Every line in the listing below from the one with "imported = [obj" through the one with "value that changes" is to be reproduced exactly, both ends included; leave out the rest.

### PROVIDED MATERIAL
[Begin]
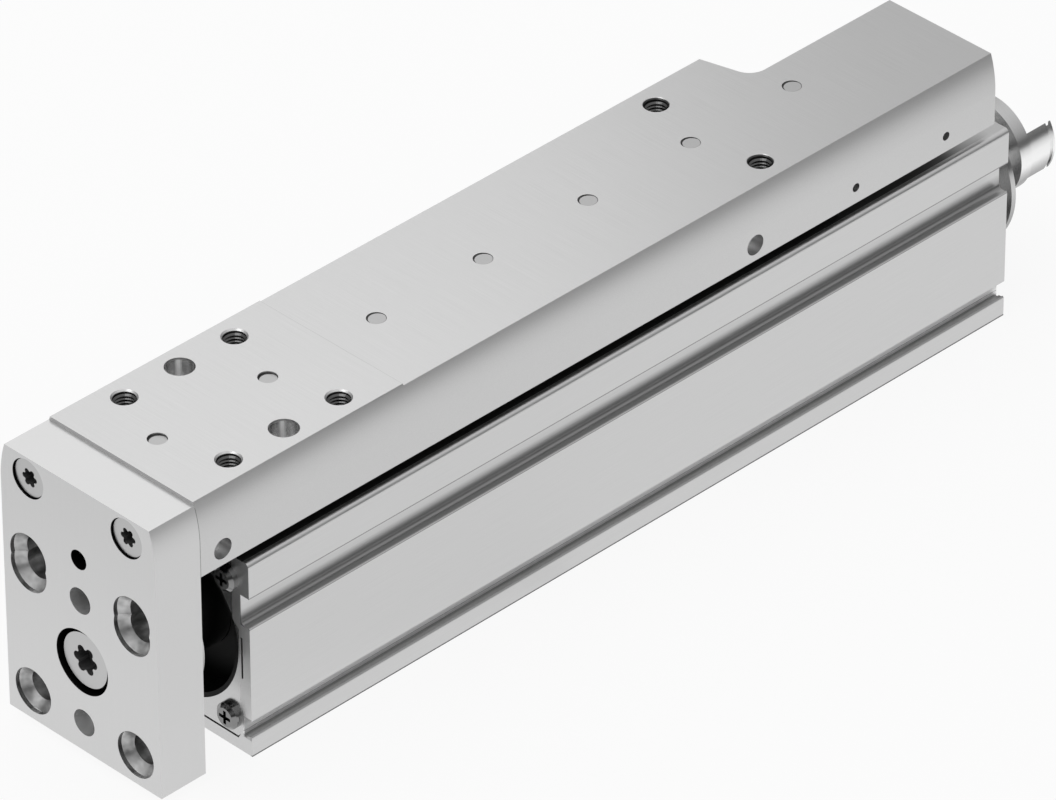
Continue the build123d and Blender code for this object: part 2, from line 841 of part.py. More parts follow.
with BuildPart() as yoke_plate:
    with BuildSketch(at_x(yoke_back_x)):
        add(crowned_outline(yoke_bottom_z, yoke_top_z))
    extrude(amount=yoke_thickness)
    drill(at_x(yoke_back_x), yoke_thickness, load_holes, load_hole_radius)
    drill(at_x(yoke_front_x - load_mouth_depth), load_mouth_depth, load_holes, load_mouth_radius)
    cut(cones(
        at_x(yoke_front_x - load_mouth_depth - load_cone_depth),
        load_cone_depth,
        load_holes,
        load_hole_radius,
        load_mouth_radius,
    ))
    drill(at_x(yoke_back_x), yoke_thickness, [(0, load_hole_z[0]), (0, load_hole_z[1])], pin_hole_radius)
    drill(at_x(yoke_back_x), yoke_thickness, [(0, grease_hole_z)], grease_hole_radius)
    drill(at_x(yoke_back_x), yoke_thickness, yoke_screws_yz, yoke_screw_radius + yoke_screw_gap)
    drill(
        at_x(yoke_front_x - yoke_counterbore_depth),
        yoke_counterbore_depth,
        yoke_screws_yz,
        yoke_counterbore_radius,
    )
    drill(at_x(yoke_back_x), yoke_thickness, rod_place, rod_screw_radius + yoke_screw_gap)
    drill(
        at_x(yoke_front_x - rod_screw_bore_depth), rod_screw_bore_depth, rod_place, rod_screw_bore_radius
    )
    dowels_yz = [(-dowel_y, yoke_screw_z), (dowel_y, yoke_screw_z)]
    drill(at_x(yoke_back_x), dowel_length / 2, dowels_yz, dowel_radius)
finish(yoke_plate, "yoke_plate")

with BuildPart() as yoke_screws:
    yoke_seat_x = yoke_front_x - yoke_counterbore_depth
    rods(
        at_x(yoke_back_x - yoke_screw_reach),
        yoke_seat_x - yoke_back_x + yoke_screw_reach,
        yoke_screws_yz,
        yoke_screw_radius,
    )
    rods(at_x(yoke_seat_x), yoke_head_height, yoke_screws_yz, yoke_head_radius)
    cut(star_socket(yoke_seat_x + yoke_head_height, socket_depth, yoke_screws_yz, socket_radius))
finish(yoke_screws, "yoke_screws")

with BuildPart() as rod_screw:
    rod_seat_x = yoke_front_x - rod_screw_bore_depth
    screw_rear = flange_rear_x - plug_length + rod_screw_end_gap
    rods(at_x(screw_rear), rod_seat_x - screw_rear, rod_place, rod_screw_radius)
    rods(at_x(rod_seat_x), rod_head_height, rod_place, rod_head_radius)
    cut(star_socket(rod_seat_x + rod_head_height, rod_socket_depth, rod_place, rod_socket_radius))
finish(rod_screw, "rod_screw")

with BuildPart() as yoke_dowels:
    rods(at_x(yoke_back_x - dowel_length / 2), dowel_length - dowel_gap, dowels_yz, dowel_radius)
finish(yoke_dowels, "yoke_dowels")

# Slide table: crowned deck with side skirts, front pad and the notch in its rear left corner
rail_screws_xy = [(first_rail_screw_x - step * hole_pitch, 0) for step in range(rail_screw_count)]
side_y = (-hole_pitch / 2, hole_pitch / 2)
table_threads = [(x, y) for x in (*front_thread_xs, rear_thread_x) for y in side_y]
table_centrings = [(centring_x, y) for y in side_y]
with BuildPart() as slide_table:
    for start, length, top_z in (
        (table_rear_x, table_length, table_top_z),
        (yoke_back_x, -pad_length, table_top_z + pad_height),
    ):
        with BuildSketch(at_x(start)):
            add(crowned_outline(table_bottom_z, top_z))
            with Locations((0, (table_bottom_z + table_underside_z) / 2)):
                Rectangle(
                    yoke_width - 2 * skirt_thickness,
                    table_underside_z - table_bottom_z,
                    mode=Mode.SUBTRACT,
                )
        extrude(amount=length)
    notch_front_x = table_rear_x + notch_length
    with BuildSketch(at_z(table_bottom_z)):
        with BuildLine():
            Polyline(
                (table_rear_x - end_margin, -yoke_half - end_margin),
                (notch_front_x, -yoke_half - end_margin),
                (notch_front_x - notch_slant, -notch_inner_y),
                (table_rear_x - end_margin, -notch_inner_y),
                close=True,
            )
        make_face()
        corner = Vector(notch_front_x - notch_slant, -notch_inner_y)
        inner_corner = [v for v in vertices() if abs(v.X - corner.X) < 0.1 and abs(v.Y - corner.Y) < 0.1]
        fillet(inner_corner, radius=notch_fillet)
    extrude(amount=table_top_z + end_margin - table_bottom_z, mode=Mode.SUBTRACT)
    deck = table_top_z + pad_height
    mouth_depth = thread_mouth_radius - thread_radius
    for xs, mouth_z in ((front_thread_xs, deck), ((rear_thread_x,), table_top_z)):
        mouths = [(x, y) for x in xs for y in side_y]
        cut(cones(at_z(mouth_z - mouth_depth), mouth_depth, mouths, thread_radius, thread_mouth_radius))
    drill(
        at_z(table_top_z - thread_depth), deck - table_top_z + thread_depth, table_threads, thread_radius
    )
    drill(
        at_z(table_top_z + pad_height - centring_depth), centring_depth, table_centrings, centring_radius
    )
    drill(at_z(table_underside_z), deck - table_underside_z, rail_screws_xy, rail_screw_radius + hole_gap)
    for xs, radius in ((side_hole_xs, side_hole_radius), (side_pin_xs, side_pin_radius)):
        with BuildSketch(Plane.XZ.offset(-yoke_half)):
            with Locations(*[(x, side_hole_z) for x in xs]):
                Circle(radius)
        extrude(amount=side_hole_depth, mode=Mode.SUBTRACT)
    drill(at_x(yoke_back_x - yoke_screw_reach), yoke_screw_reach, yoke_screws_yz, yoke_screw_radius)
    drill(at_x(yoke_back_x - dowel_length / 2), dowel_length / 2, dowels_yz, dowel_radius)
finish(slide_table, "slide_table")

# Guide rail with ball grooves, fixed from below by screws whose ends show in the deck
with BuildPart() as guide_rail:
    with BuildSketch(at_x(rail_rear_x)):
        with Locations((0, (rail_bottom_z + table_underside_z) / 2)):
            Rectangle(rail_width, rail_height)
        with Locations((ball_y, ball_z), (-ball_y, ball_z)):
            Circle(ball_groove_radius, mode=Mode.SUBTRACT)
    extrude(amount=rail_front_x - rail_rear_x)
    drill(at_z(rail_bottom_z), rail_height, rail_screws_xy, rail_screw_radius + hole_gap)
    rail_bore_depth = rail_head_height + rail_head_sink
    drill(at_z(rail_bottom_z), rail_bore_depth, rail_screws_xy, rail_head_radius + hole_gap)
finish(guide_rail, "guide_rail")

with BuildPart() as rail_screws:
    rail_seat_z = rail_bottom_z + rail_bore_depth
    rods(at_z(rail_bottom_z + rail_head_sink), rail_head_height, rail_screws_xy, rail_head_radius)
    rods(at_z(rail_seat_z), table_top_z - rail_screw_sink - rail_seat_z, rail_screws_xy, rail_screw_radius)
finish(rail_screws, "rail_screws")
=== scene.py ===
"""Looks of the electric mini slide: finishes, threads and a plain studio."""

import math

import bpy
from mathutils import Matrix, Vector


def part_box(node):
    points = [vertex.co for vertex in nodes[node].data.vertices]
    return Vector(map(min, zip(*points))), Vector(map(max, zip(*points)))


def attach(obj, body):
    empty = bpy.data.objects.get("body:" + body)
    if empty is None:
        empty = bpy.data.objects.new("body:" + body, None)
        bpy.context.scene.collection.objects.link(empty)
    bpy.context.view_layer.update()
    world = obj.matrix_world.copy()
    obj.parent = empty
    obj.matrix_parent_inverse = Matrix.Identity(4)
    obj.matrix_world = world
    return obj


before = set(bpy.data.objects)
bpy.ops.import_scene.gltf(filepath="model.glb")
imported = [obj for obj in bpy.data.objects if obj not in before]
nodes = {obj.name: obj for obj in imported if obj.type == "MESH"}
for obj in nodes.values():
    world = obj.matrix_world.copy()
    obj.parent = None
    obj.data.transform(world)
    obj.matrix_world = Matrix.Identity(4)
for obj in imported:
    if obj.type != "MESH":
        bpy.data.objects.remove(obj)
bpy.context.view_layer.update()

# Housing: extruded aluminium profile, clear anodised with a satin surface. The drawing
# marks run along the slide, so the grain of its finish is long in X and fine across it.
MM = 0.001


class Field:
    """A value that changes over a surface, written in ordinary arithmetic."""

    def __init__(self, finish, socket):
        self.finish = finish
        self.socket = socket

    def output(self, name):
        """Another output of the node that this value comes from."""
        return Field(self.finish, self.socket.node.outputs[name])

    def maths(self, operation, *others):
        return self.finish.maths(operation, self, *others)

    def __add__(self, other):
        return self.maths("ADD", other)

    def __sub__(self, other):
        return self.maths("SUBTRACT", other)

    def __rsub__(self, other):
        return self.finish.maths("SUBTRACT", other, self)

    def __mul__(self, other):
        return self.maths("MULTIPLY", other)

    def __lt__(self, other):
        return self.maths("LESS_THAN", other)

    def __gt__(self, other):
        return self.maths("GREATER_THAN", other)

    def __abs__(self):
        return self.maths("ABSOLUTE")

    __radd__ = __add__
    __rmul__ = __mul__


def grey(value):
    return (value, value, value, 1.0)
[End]
### FULL SOLUTION
imported = [obj for obj in bpy.data.objects if obj not in before]
nodes = {obj.name: obj for obj in imported if obj.type == "MESH"}
for obj in nodes.values():
    world = obj.matrix_world.copy()
    obj.parent = None
    obj.data.transform(world)
    obj.matrix_world = Matrix.Identity(4)
for obj in imported:
    if obj.type != "MESH":
        bpy.data.objects.remove(obj)
bpy.context.view_layer.update()

# Housing: extruded aluminium profile, clear anodised with a satin surface. The drawing
# marks run along the slide, so the grain of its finish is long in X and fine across it.
MM = 0.001


class Field:
    """A value that changes over a surface, written in ordinary arithmetic."""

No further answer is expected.